Getting to know Mr. Collie and watching him love his family only made me miss my dad the more. I daydreamed about what it would be like for Dad to be in our lives. First, Mom wouldn’t have to work on two jobs to provide for us. Then, there would be four of us at the dinner table at night, not just three, or more often, only my brother Adam and I, because Mom was working at her second job.

I am thankful, too, for the late James Wanza, my homeroom teacher at Booker T. Washington Junior/Senior High School, who fussed over us girls as if he were our real dad. Mr. Collie and Mr. Wanza. Two good men, they were. But they weren’t Dad.

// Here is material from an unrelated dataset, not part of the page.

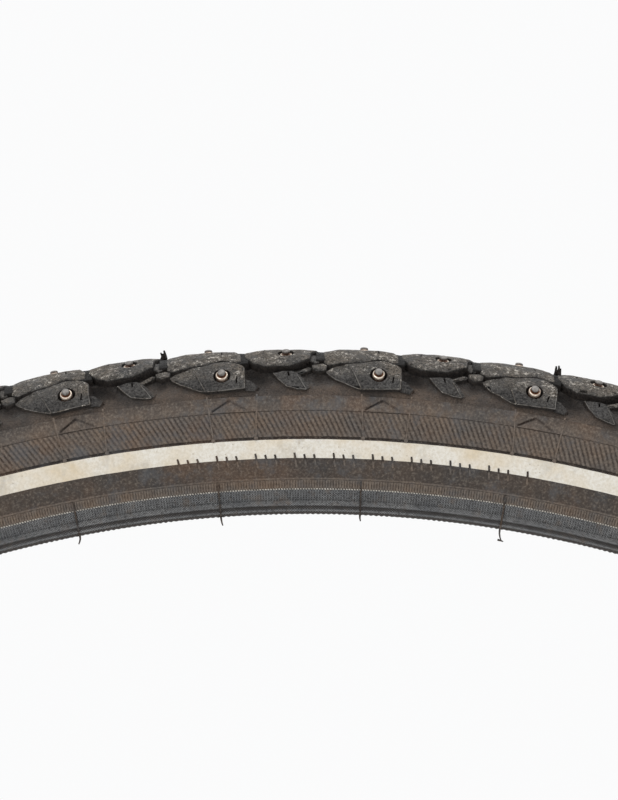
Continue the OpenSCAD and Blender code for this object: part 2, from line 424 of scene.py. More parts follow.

My brother and I were grown when we actually got to have a relationship with Dad. He got acquainted with my sons and loved them like a doting granddad. I was so happy to be working at a job that gave paid vacations. That way, I could take my sons to visit him during the summer in Eatonville where he lived.

My brother, who was serving in the U.S. Air Force during that era, took his family with him wherever he was stationed, except to Vietnam. Unlike their cousins, my brother’s children never got to really know Dad.

Dad died in 1999, when he was 87. My brother and I had taken his grandchildren to see him one last time, days before he died. On that visit, I said to him as we were leaving, “Dad, we will be back soon to see you…”

His response: “Oh, I’ll be checking out of here soon.”

And he did. Just a little more than a week after our visit, Dad’s wife Susie called to let us know Dad had “checked out”.

I am so thankful for the short time we had together. I am so happy that he got to know his grandchildren. And that he knew that we — my brother and I — loved him and had forgiven him for not being in our lives. Mom had forgiven him, too. And once when he and Susie were in town, Mom invited them to her house. It was a sweet reunion.

So, Dad, these are my thoughts about you on this Father’s Day. Just want you to know that you are missed. And loved.

Jesus People Ministries Church to have Father’s Day Service

Jesus People Ministries Church International at 4055 NW 183rd St. in Miami Gardens invites the community to the annual Father’s Day service to be at 9 and 11 a.m. Sunday (June 18) in the sanctuary.

Dr. Gloria Williams, the church’s senior pastor will lead a Faith Rally at 7:30 p.m. on June 22 at the church. Everyone is welcome.

Miami Oratorio Society to present concert at Sierra Norwood Calvary Baptist

The Miami Oratorio Society will present “A Summer Medley” concert at 5 p.m. on July 16, at Sierra Norwood Calvary Baptist Church, 495 NW 191st St.

Directed by Andrew Anderson, the musical group will present a concert of a variety of music, from the classical works of Brahms, Haydn, and Mozart, to Negro Spirituals and the more contemporary music of Cymbala and Hogan.

The guest soloists will include Emelia Acon, Catherine Spitzer, Lievens Castillo, and Daniel Snodgrass. Renowned pianist Karl Van Richards will accompany. The concert will end with a grand finale featuring The Tim Watson Jazz Band, with Andrew Anderson on piano.

Tickets are $25 in advance for adults, $30 at the door, and $10 for children under 12. To purchase tickets and for more information, go to, www.miamioratorio.org, or call Gloria Christian at 954-882-2242, or Judith Feldman at 305-610-0500.

Elder Edwards to be consecrated as a Bishop

At 10 a.m. on June 25, Elder Thomas P. Edwards, a long-time spiritual leader at The Church of God Tabernacle (True Holiness), 1351 NW 67th St. in Liberty City, will be installed and consecrated as bishop.

Bishop Jimmy L. Williams, Jurisdictional Prelate of the Florida Eastern Ecclesiastic Jurisdiction and pastor of The Lighthouse Worship Center Church of God in Christ in Fort Lauderdale will be the Officiating Prelate. Bishop Arthur Wilson, of The Church of God of Prophesy, will serve as the Officiating Bishop over the service.